On 1 August 2013, Madlanga was appointed permanently to the Constitutional Court, replacing Zak Yacoob. His appointment had been widely expected, especially after he impressed at his interview before the JSC, though some felt a woman ought to have been appointed. He was questioned on his 1998 judgment in Bangindawo v Head of the Nyanda Regional Authority, in which he had held controversially that there was "no reason whatsoever for the imposition of the western conception of the notions of judicial impartiality and independence in the African customary law setting". Madlanga admitted at the interview that this judgment was wrong. Madlanga's first judgment for the Constitutional Court was Gaertner v Minister of Finance, on the right to privacy and search and seizure.

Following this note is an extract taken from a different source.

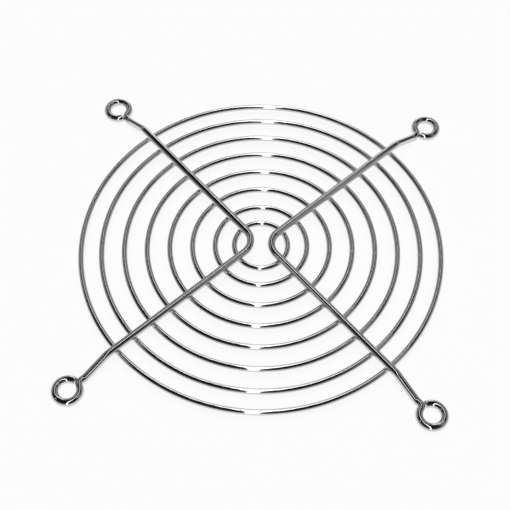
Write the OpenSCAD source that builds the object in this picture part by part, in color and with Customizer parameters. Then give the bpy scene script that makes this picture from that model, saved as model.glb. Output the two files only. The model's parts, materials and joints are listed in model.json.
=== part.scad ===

In March 2014, he wrote a 94-paragraph judgment dismissing Uruguayan businessman Gaston Savoi's challenge to his prosecution on charges of corruptly procuring a contract from the KwaZulu-Natal government. A year later, Madlanga delivered the controversial main judgment in Paulsen v SlipKnot Investments 777 Ltd, which removes an exception to the in duplum rule. This judgment was described as "consumer friendly", but marked a "sea change" for South African banking practice, and was strongly criticised extra-curially by Malcolm Wallis. Madlanga's next judgment for the Court was DE v RH, which abrogated the action for adultery. Madlanga was one of the authors of the majority judgment in the 2015 My Vote Counts v Speaker, National Assembly, which was widely condemned. The majority refused to hear an application by an NGO to compel Parliament to enact legislation requiring the disclosure of political parties' private funding.
Personal life
Madlanga's wife is Nkosisi Monica Madlanga. He has six children.